This is the mail archive of the
gcc-bugs@gcc.gnu.org
mailing list for the GCC project.
[Bug middle-end/40893] New: ARM and PPC truncate intermediate operations unnecessarily
- From: "lessen42+gcc at gmail dot com" <gcc-bugzilla at gcc dot gnu dot org>
- To: gcc-bugs at gcc dot gnu dot org
- Date: 28 Jul 2009 16:28:11 -0000
- Subject: [Bug middle-end/40893] New: ARM and PPC truncate intermediate operations unnecessarily
- Reply-to: gcc-bugzilla at gcc dot gnu dot org
Consider the following C code:
#include <inttypes.h>
void dct2x2dc_dconly( int16_t d[2][2] )
{
int d0 = d[0][0] + d[0][1];
int d1 = d[1][0] + d[1][1];
d[0][0] = d0 + d1;
d[0][1] = d0 - d1;
}
The following is generated with arm-none-linux-gnueabi-gcc-4.4.0 -O3
-mcpu=cortex-a8 -S
dct2x2dc_dconly:
ldrsh ip, [r0, #2]
ldrsh r3, [r0, #0]
ldrsh r1, [r0, #6]
ldrsh r2, [r0, #4]
add r3, ip, r3
add r2, r1, r2
uxth r3, r3
uxth r2, r2
rsb r1, r2, r3
add r3, r2, r3
strh r1, [r0, #2] @ movhi
strh r3, [r0, #0] @ movhi
bx lr
(with pre-armv6 targets the two uxth are replaced by asl #16, lsr #16 pairs.)
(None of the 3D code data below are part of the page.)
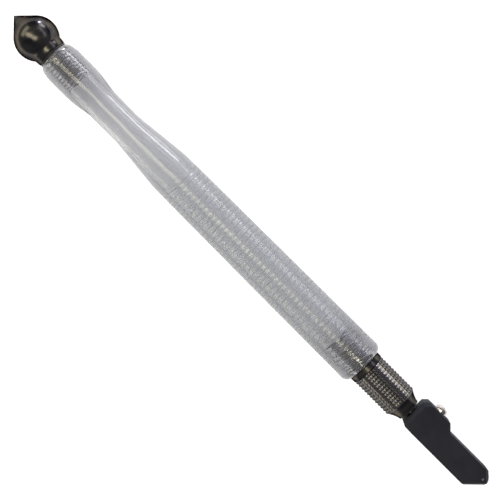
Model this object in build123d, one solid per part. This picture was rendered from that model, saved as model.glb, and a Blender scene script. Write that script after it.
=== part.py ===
from build123d import *

import math
import os

# Pencil-type oil-feed glass cutter, lying on its side. All sizes are in millimetres.
#
# Each piece is first built in the tool's own frame: the tool's axis is Z, a "station" is a distance
# along it from the ball's point (0) to the nose (OVERALL), and the clamp screw points along +Y.
# lay() then turns the piece into the row's frame: +X towards the nose, +Y on the screw's side and
# +Z up, out of the head's upper flat face, with the origin under the middle of the tool.

OVERALL = 174.6
EDGE_BREAK = 0.15

# End cap: a ball with a 90 degree point, a collar, and a threaded stud that closes the reservoir.
BALL_R = 6.05
BALL_STATION = BALL_R * math.sqrt(2)
COLLAR_REAR_R = 4.6
COLLAR_FRONT_R = 4.37
COLLAR_FACE = 14.5
CAP_SEAL_THICK = 0.74
CAP_SEAL_IN_R = 3.05
CAP_SEAL_OUT_R = 4.3
STUD_END = 23.6
STUD_RELIEF_R = 2.3

# Handle: one clear moulding, hollow from end to end.
HANDLE_REAR = COLLAR_FACE + CAP_SEAL_THICK
HANDLE_FRONT = 130.0
BEAD_R = 5.52
BEAD_START = 19.2
BEAD_END = 23.4
WAIST_R = 4.5
WAIST_START = 33.0
WAIST_END = 41.2
GRIP_REAR_R = 6.11
GRIP_MIDDLE_R = 6.36
GRIP_R = 6.5
GRIP_START = 59.5
GRIP_MIDDLE = 93.0
FRONT_ROUND = 1.9
NECK_BORE_R = 2.45
RESERVOIR_R = 3.05
RESERVOIR_START = 52.0
RESERVOIR_TAPER = 8.0
SEAL_POCKET_R = 4.1
SEAL_POCKET_DEPTH = 0.75

# Threads: pitch, crest radius of the male thread and number of turns of each pair. Every face of
# a female thread stands THREAD_CLEARANCE off its male thread.
CAP_PITCH = 1.0
CAP_THREAD_R = 2.9
CAP_THREAD_TURNS = 11
FERRULE_PITCH = 0.75
FERRULE_THREAD_R = 3.42
FERRULE_THREAD_TURNS = 14
THREAD_CLEARANCE = 0.07
THREAD_CREST = 0.08
ROOT_BITE = 0.05
FLANK_SLOPE = math.tan(math.radians(30))

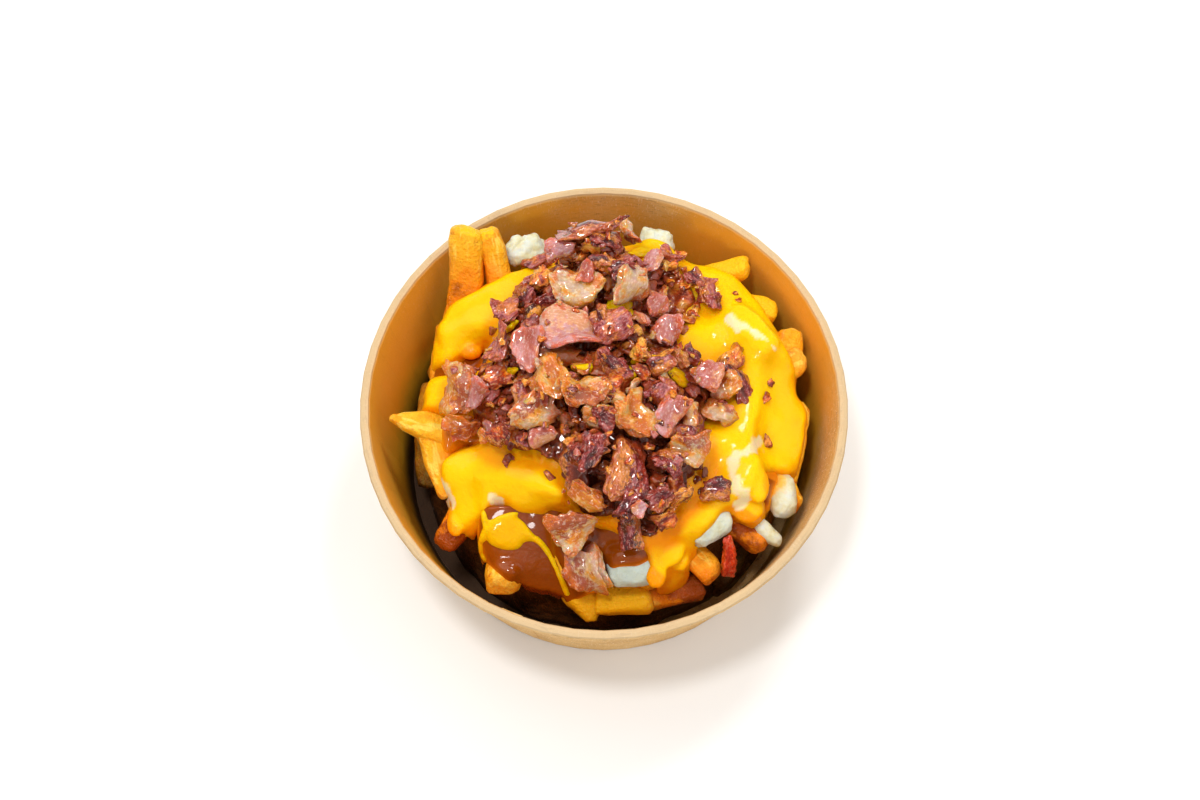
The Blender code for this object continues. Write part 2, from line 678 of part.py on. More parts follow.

The following is generated with powerpc-unknown-linux-gnu-gcc-4.4.0 -O3
-mcpu=G4 -S
dct2x2dc_dconly:
lha 10,2(3)
lha 0,0(3)
lha 11,6(3)
lha 9,4(3)
add 0,10,0
rlwinm 0,0,0,0xffff
add 9,11,9
rlwinm 9,9,0,0xffff
subf 11,9,0
add 0,9,0
sth 11,2(3)
sth 0,0(3)
blr
The two uxth in the ARM version, and the two rlwinm in the PPC version are
completely unnecessary, as letting strh/sth truncate will give equivalent
results. x86 does not exhibit this behaviour, and removing either d0 + d1 or d0
- d1 will not cause d0 and d1 be truncated to to 16 bits on both ARM and PPC.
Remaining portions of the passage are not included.